Listen in as I tackle the ever-so-common battle against everyday messes and digital clutter. We all know that even the tidiest homes aren't immune to the occasional socks on the floor or misplaced keys, and that's perfectly human. But what if you could reset your living space in just 20 to 30 minutes? I share insights into maintaining a 'clutter threshold' and the behaviors that contribute to our daily disarray. And, in a relatable confession, I discuss my own habit of leaving socks scattered and how my family deals with this quirk with humor and understanding. Plus, a listener named Jenny sparks an engaging conversation on the daunting task of managing a bursting email inbox and chaotic digital photo collections.
Dive into practical tips for streamlining your email and organizing your digital memories. The secret? Recognizing that most emails can hit the trash bin and creating folders for the essentials, while also being ruthless with deleting unnecessary digital photos to preserve those precious moments worth reminiscing over. Discover tools like unroll.me that simplify the unsubscribing process and hear about my ongoing quest to keep digital storage tidy. And stay tuned for a light-hearted conclusion where I tease an intriguing story about an orange picker, a nod to a forthcoming episode, and a humorous gift-related tale from Sarah, an admin with a fun twist, sure to leave you anticipating our next weekly chat.
00:01 - Krista (Host)
Hello and welcome back to the podcast.

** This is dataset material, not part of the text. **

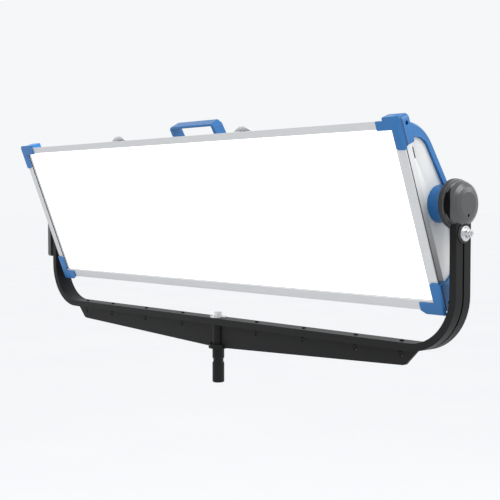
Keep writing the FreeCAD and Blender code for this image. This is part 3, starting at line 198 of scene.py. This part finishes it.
def shade(colour, share):
    """The colour, darker below 1 and lighter above it."""
    return tuple(min(1.0, channel * share) for channel in colour)


# ---------------------------------------------------------------- finishes

def moulded(name, colour, rough=0.42, grain=1400, depth=0.00006, edge=1.25, specular=0.5, coat=0.0):
    """Textured injection moulding: spark-eroded grain, faint flow in the colour, and edges painted lighter:
    painted highlight, with some wear from handling.
    """
    look = Nodes(name)
    flow = look.ramp(look.noise(9, 4), shade(colour, 0.92), shade(colour, 1.08), 0.3, 0.7)
    # edges painted lighter by the edge share: painted highlight, with some wear
    edge_highlight_and_wear = look.mix(look.edges(), flow, shade(colour, edge))
    look.colour(edge_highlight_and_wear)
    look.roughness(look.ramp(look.noise(60, 3), rough - 0.05, rough + 0.06, 0.3, 0.7))
    look.bump(look.noise(grain, 2), depth, 0.5)
    look.set(Specular_IOR_Level=specular, Coat_Weight=coat, Coat_Roughness=0.25)
    return look.material


def powder_coat(name, colour, rough=0.45, grain=900, depth=0.00008, specular=0.5):
    """Powder coat: orange-peel waves under a fine grain."""
    look = Nodes(name)
    tone = look.ramp(look.noise(5, 3), shade(colour, 0.965), shade(colour, 1.02), 0.3, 0.7)
    # edges painted lighter: painted highlight
    look.colour(look.mix(look.edges(0.54, 0.66), tone, shade(colour, 1.12)))
    look.roughness(look.ramp(look.noise(120, 4), rough - 0.06, rough + 0.06, 0.3, 0.7))
    peel = look.bump(look.noise(170, 2), depth * 1.5, 0.35)
    look.bump(look.noise(grain, 3), depth, 0.4, peel)
    look.set(Specular_IOR_Level=specular)
    return look.material


def anodised(name, colour, rough=0.34, metal=1.0, grain=(4, 900, 900), turn=(0, 0, 0), depth=0.00003,
             specular=0.5):
    """Extruded and anodised aluminium: die lines along the length, and a soft bloom over them."""
    look = Nodes(name)
    lines = look.noise(1.0, 3, 0.6, look.stretched(grain, turn))
    bloom = look.noise(14, 3)
    tone = look.ramp(lines, shade(colour, 0.93), shade(colour, 1.05), 0.3, 0.7)
    look.colour(look.mix(look.ramp(bloom, 0.0, 0.25, 0.35, 0.75), tone, shade(colour, 1.08)))
    look.roughness(look.ramp(lines, rough - 0.05, rough + 0.08, 0.25, 0.75))
    look.bump(lines, depth, 0.5)
    look.set(Metallic=metal, Specular_IOR_Level=specular)
    return look.material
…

So we are still in our new format, which is Q&A style, where you, as the listener, can actually submit your own question that you would like to have answered on the show and I will answer it. And at the end of each episode I am going to answer what I would like to call an unhinged question, and these questions are submitted by either my family because I have a lot of kids or my husband, my good friends or members of the motherhood simplified community who I trust enough to not totally roast me, because these unhinged questions are going to be silly and playful, but I'm also going to answer them with some truth and some really helpful, helpful, decluttering and simplifying tips for you. So the question at the end of last episode was submitted by my husband, and here is what he asked me I wear socks, but I take them off randomly in the house. Shoes are the same Sometimes and somehow I even randomly find things like a stick of butter out somewhere. It's insane. I have keys to a car but, dude, they may or may not be somewhere.

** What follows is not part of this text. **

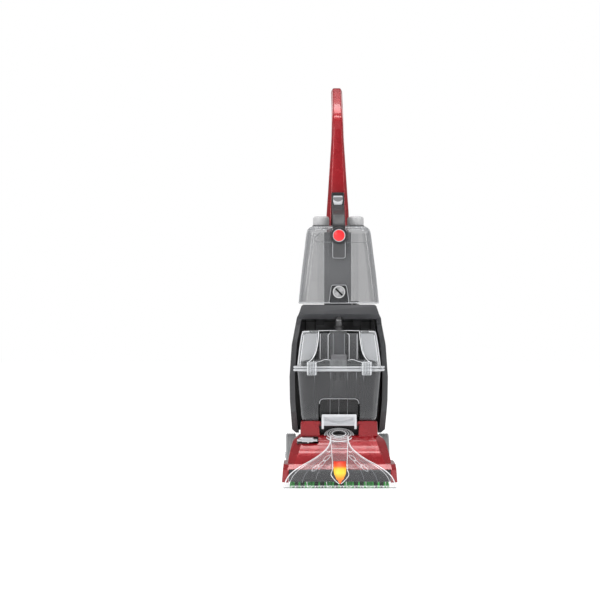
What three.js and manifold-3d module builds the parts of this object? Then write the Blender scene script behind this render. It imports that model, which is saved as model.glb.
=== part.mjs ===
// Upright carpet cleaner: a reclining upright with two water tanks on a wheeled base with five round brushes.
// Millimetres. X is the machine's right, -Y its front, Z up. The origin is on the floor under the middle of the box.
import * as THREE from 'three';
import { mergeVertices } from 'three/addons/utils/BufferGeometryUtils.js';
import Module from 'manifold-3d';

const wasm = await Module();
wasm.setup();

// ---- Driving dimensions -------------------------------------------------------------------------------------
const HEIGHT = 1123;          // floor to the top of the grip
const HALF_DEPTH = 215;       // nozzle lip in front, grip end behind
const FOOT_HALF = 156;        // half the width over the foot ears
const GAP = 0.3;              // clearance between pieces that touch
const WALL = 3;               // moulded wall thickness

const WHEEL_Y = 120;          // wheel axis
const WHEEL_RADIUS = 62.5;
const WHEEL_INNER = 119;      // inner and outer faces of a wheel, from the middle plane
const WHEEL_OUTER = 147;
const PIVOT_Y = 110;          // recline axis
const PIVOT_Z = 85;
const RAIL_INNER = 86;        // chassis side rails, from the middle plane
const RAIL_OUTER = 115;
const CASING_HALF = 82;       // half width of the motor casing between the rails

const BRUSH_COUNT = 5;
const BRUSH_PITCH = 53.5;     // spacing of the brush axes, also the gears' pitch diameter
const BRUSH_Y = -143;
const BRUSH_TEETH = 20;

const HOOD_TOP = 137;         // top of the red hood
const POST_TOP = 177;         // top of the two red posts under the recovery tank
const ARM_BOTTOM = 139;       // lowest point of the housing arms
const REAR_BOTTOM = 152;      // underside of the rear housing, clear of the wheels when reclined
const BROW_BOTTOM = 458;      // underside of the brow over the recovery tank
const BROW_TOP = 495;
const SPLIT_Y = 75;           // plane between the front and rear housings
const SPINE_TOP = 700;        // top of the spine that carries the handle

const BUCKET_BOTTOM = 179;
const BUCKET_TOP = 313;
const FLANGE = 7;             // thickness of the bucket's flange and of the lid's
const LID_TOP = 424;
const TANK_BACK = 60;         // rear wall of the recovery tank
const TUNNEL_HALF = 54;       // arched recess through the bucket's underside
const TUNNEL_TOP = 238;

const WATER_BOTTOM = 498;     // clean water tank
const WATER_TOP = 714;
const CAP_X = 48;
const CAP_Y = -8;
const CAP_RADIUS = 23;
const DIAL_Z = 530;
const BADGE_Z = 685;

// ---- Solids from three.js geometry ---------------------------------------------------------------------------
function solidOf(geometry) {
  const bare = geometry.clone();
  bare.deleteAttribute('normal');
  bare.deleteAttribute('uv');
  const merged = mergeVertices(bare, 1e-3);
  const corners = new Uint32Array(merged.index.array);
  const shape = () => new wasm.Manifold(new wasm.Mesh({
    numProp: 3,
    vertProperties: new Float32Array(merged.attributes.position.array),
    triVerts: corners,
  }));
  const solid = shape();
  if (solid.volume() > 0) return solid;
  corners.reverse();
  return shape();
}

function geometryOf(solid) {
  const mesh = solid.getMesh();
  const geometry = new THREE.BufferGeometry();
  geometry.setAttribute('position', new THREE.BufferAttribute(new Float32Array(mesh.vertProperties), 3));
  geometry.setIndex(new THREE.BufferAttribute(new Uint32Array(mesh.triVerts), 1));
  geometry.computeVertexNormals();
  return geometry;
}

const join = (first, ...rest) => rest.reduce((sum, solid) => sum.add(solid), first);
const cut = (first, ...rest) => rest.reduce((sum, solid) => sum.subtract(solid), first);
const common = (first, ...rest) => rest.reduce((sum, solid) => sum.intersect(solid), first);

function box(x0, x1, y0, y1, z0, z1) {
  const geometry = new THREE.BoxGeometry(x1 - x0, y1 - y0, z1 - z0);
  geometry.translate((x0 + x1) / 2, (y0 + y1) / 2, (z0 + z1) / 2);
  return solidOf(geometry);
}

// A closed outline whose corners are rounded to the given radius, as far as its edges allow.
function roundedShape(points, radius) {
  const shape = new THREE.Shape();
  const corners = points.map(([u, v]) => new THREE.Vector2(u, v));
  corners.forEach((corner, i) => {
    const before = corners[(i + corners.length - 1) % corners.length];
    const after = corners[(i + 1) % corners.length];
    const reach = Math.min(radius, corner.distanceTo(before) / 2.2, corner.distanceTo(after) / 2.2);
    const start = corner.clone().add(before.clone().sub(corner).setLength(reach));
    const end = corner.clone().add(after.clone().sub(corner).setLength(reach));
    if (i === 0) shape.moveTo(start.x, start.y);
    else shape.lineTo(start.x, start.y);
    if (radius > 0) shape.quadraticCurveTo(corner.x, corner.y, end.x, end.y);
  });
  shape.closePath();
  return shape;
}

function extrude(points, radius, depth, basis, segments = 3) {
  const shape = radius > 0 ? roundedShape(points, radius) : new THREE.Shape(points.map((p) => new THREE.Vector2(...p)));
  const geometry = new THREE.ExtrudeGeometry(shape, { depth, bevelEnabled: false, curveSegments: segments });
  geometry.applyMatrix4(basis);
  return solidOf(geometry);
}

const X_AXIS = new THREE.Vector3(1, 0, 0);
const Y_AXIS = new THREE.Vector3(0, 1, 0);
const Z_AXIS = new THREE.Vector3(0, 0, 1);

// An outline of [y, z] points, extruded from x0 to x1.
function sideProfile(points, x0, x1, radius = 0) {
  const basis = new THREE.Matrix4().makeBasis(Y_AXIS, Z_AXIS, X_AXIS).setPosition(x0, 0, 0);
  return extrude(points, radius, x1 - x0, basis);
}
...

I recall my question is what do I do when the five kids are adding to my piles of messes and clutter. So that is his question. He is pretending to be me, because that is me and if you followed me on Facebook, sometimes on Instagram I roast myself all of the time for leaving my socks out I'll post photos of like oh my gosh, my family left my socks out again, or left their socks out again. I'm like just kidding, it was me right, because especially in the wintertime, my feet get cold. But I hate how socks feel and so I urgently take them off and I just throw them wherever I'm at. That's what I do. Okay, it just is something that I do. I'm not saying it's good, I'm not saying it's acceptable, I'm not saying it's probably not annoying to some people, I'm just saying it's what I do. Okay, now to answer this question.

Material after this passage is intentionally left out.